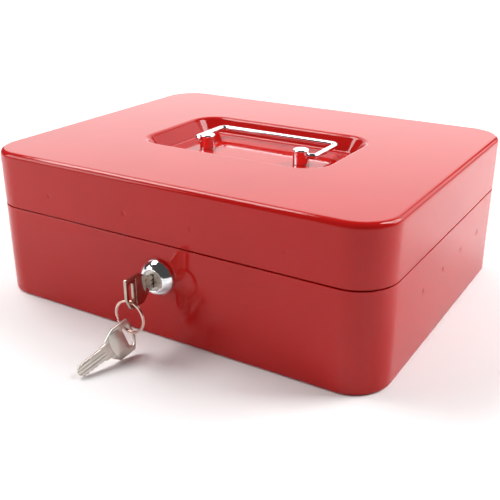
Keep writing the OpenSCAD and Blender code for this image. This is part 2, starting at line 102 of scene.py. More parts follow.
class Outline:
    """Points round a rounded rectangle. columns_x and columns_y are the places of the points
    along its straight sides, from -1 to 1."""

    def __init__(self, columns_x, columns_y, corner_steps=16):
        self.fx = columns_x
        self.fy = columns_y
        self.corner = [90 * i / corner_steps for i in range(1, corner_steps)]

    def ring(self, hx, hy, r, z):
        """A ring at height z, with corner centres at (+-hx, +-hy) and corner radius r."""
        points = []

        def side(x0, y0, x1, y1, places):
            for f in places:
                t = (f + 1) / 2
                points.append((x0 + (x1 - x0) * t, y0 + (y1 - y0) * t, z))

        def corner(cx, cy, start):
            for a in self.corner:
                turn = math.radians(start + a)
                points.append((cx + r * math.cos(turn), cy + r * math.sin(turn), z))

        back_x = [-f for f in reversed(self.fx)]
        back_y = [-f for f in reversed(self.fy)]
        side(hx + r, -hy, hx + r, hy, self.fy)
        corner(hx, hy, 0)
        side(hx, hy + r, -hx, hy + r, back_x)
        corner(-hx, hy, 90)
        side(-hx - r, hy, -hx - r, -hy, back_y)
        corner(-hx, -hy, 180)
        side(-hx, -hy - r, hx, -hy - r, self.fx)
        corner(hx, -hy, 270)
        return points


def skin(rings):
    """Closed surface through a stack of rings of equal length, with a fan at both ends."""
    n = len(rings[0])
    points = [p for ring in rings for p in ring]
    faces = []
    for i in range(len(rings) - 1):
        for j in range(n):
            k = (j + 1) % n
            faces.append((i * n + j, i * n + k, (i + 1) * n + k, (i + 1) * n + j))
    for ring, first in ((rings[0], 0), (rings[-1], (len(rings) - 1) * n)):
        centre = Vector((0, 0, 0))
        for p in ring:
            centre += Vector(p) / n
        points.append(tuple(centre))
        faces += [(first + j, first + (j + 1) % n, len(points) - 1) for j in range(n)]
    return points, faces


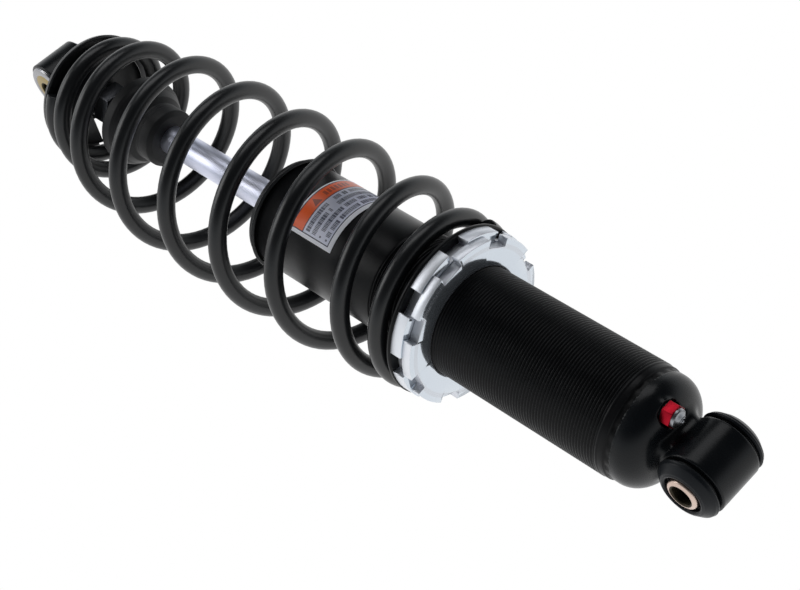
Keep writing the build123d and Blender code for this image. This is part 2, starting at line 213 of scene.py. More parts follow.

(Your task) Give back exactly the lines from the beginning of the records through the line containing "return points, faces", and only those.

(Exercise result)
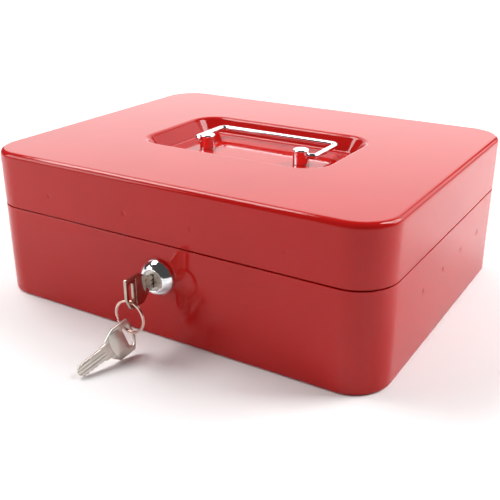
Keep writing the OpenSCAD and Blender code for this image. This is part 2, starting at line 102 of scene.py. More parts follow.
class Outline:
    """Points round a rounded rectangle. columns_x and columns_y are the places of the points
    along its straight sides, from -1 to 1."""

    def __init__(self, columns_x, columns_y, corner_steps=16):
        self.fx = columns_x
        self.fy = columns_y
        self.corner = [90 * i / corner_steps for i in range(1, corner_steps)]

    def ring(self, hx, hy, r, z):
        """A ring at height z, with corner centres at (+-hx, +-hy) and corner radius r."""
        points = []

        def side(x0, y0, x1, y1, places):
            for f in places:
                t = (f + 1) / 2
                points.append((x0 + (x1 - x0) * t, y0 + (y1 - y0) * t, z))

        def corner(cx, cy, start):
            for a in self.corner:
                turn = math.radians(start + a)
                points.append((cx + r * math.cos(turn), cy + r * math.sin(turn), z))

        back_x = [-f for f in reversed(self.fx)]
        back_y = [-f for f in reversed(self.fy)]
        side(hx + r, -hy, hx + r, hy, self.fy)
        corner(hx, hy, 0)
        side(hx, hy + r, -hx, hy + r, back_x)
        corner(-hx, hy, 90)
        side(-hx - r, hy, -hx - r, -hy, back_y)
        corner(-hx, -hy, 180)
        side(-hx, -hy - r, hx, -hy - r, self.fx)
        corner(hx, -hy, 270)
        return points


def skin(rings):
    """Closed surface through a stack of rings of equal length, with a fan at both ends."""
    n = len(rings[0])
    points = [p for ring in rings for p in ring]
    faces = []
    for i in range(len(rings) - 1):
        for j in range(n):
            k = (j + 1) % n
            faces.append((i * n + j, i * n + k, (i + 1) * n + k, (i + 1) * n + j))
    for ring, first in ((rings[0], 0), (rings[-1], (len(rings) - 1) * n)):
        centre = Vector((0, 0, 0))
        for p in ring:
            centre += Vector(p) / n
        points.append(tuple(centre))
        faces += [(first + j, first + (j + 1) % n, len(points) - 1) for j in range(n)]
    return points, faces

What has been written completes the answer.